Em certo ponto do filme, Travis e Gabby tem uma grande discussão sobre uma decisão que ela se recusa a tomar. Ele vai embora aos prantos. Na cena seguinte, descobrimos que ela tomou a tal decisão no instante em que ele foi embora. A discussão, portanto, rende uma “importante” e dramática sequência, enquanto sua solução acontece longe dos olhos do espectador – A Escolha está interessada no drama, não na resolução deste. Assim, a jornada de Travis e Gabby acontece de forma melodramática, forçada e corrida, sem que tenhamos tempo – ou, francamente, vontade – de nos envolvermos ao lado deles.

E não é por falta de tentativa do elenco – Teresa Palmer é carismática e adorável, e faz o possível para imprimir um pouco de profundidade em sua personagem rasa. Benjamim Walker, por sua vez, pesa no sotaque sulista para encarnar o irritante Travis, que parece ter sofrido uma maldição que o força a ser engraçadinho o tempo todo. O resto do elenco é desperdiçado em papéis ingratos, principalmente Alexandra Daddario e Tom Wilkinson; já Tom Welling foi “agraciado” com um personagem que existe para cumprir a função de que o roteiro necessitar.

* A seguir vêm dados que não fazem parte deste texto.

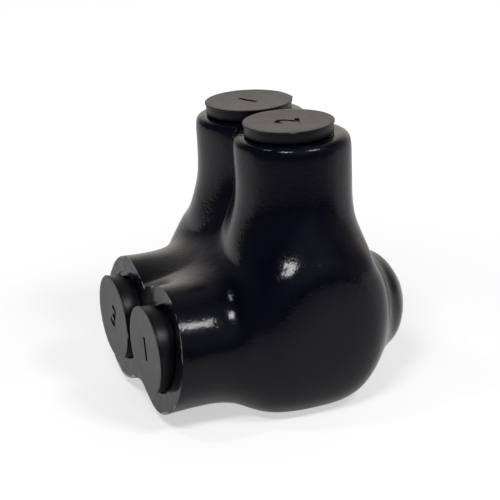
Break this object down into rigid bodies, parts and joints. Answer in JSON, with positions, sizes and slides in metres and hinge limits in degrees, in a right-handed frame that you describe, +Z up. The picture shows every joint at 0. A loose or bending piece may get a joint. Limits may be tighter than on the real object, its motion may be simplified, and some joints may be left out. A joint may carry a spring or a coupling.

Mas a lista de problemas de estrutura de A Escolha ainda continua, e este é o mais grave de todos: depois que Gabby e Travis se casam e formam uma família (…spoiler?), o filme simplesmente esquece a ambição dela de ser médica, uma profissão para a qual ela tinha talento e à qual se dedicou muito. A alternativa é que isso não seja um erro do roteiro, mas uma decisão – misógina e completamente sem sentido para a personagem – de privar Gabby da profissão de seus sonhos quando ela se torna esposa e mãe. Há mulheres que querem isso, claro, mas nada do que havíamos visto até então indica que Gabby faz parte desse grupo. Ou, então, os cineastas se esqueceram desse detalhe, e vai ver que a vida profissional de um veterinário de cidade pequena é bem mais agitada que a de uma médica.

Ainda encontrando tempo para incluir uma conversa moralista sobre forças maiores e religão, A Escolha é exatamente o que esperamos de uma história de Nicholas Sparks: um filme que faz pouco caso da tragédia sofrida pela mulher, transformando-a apenas em fonte de tristeza, arrependimento e redenção para o homem. Ou seja, se você é fã do autor, vai adorar esta produção.


“The Choice” (EUA, 2015), escrito por Bryan Sipe, dirigido por Ross Katz, com Benjamin Walker, Teresa Palmer, Tom Welling, Tom Wilkinson, Maggie Grace e Alexandra Daddario.